# Casting Pen Blanks



## Randy_ (Sep 28, 2006)

Do you currently cast your own pen blanks??

This is strictly a yes or no poll.  I will create another one that allows for more detailed answers


----------



## melogic (Sep 28, 2006)

I do not currently cast my own blanks. However, I'm in the middle of buying another house and when I get all moved in, I want to begin casting my own blanks. I have the pressure pot, lots of ideas and people on this forum for guidance so I think I'm half way there.[]


----------



## chigdon (Sep 28, 2006)

No, but I am getting equiped to do so.


----------



## Skye (Sep 28, 2006)

^Gasp! Chris, are you turning to the dark side?


----------



## johncrane (Sep 28, 2006)

no


----------



## Jerryconn (Sep 29, 2006)

Just started this week,  The blanks come out fine I just to learn how to get better colors


----------



## mick (Oct 1, 2006)

A lot of my sales are from our "homebrew" or "CPR" as Connie calls it.
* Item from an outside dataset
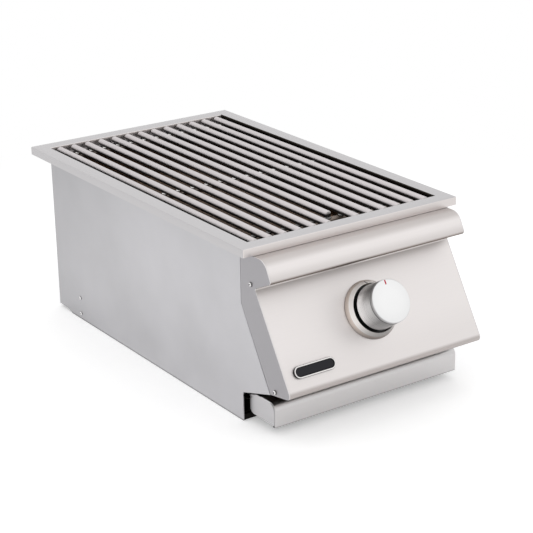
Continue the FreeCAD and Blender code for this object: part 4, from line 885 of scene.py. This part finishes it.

SEC colors are very popular in our area,especially now that football season is upon us ....lol


----------



## Randy_ (Oct 1, 2006)

Thanks for all of your replies and votes.  The result was quite surprising to me.  Apparently. there is a lot more interest in casting blanks that I expected!!


----------



## jjenk02 (Oct 6, 2006)

No, but I hope to some day[8D]


----------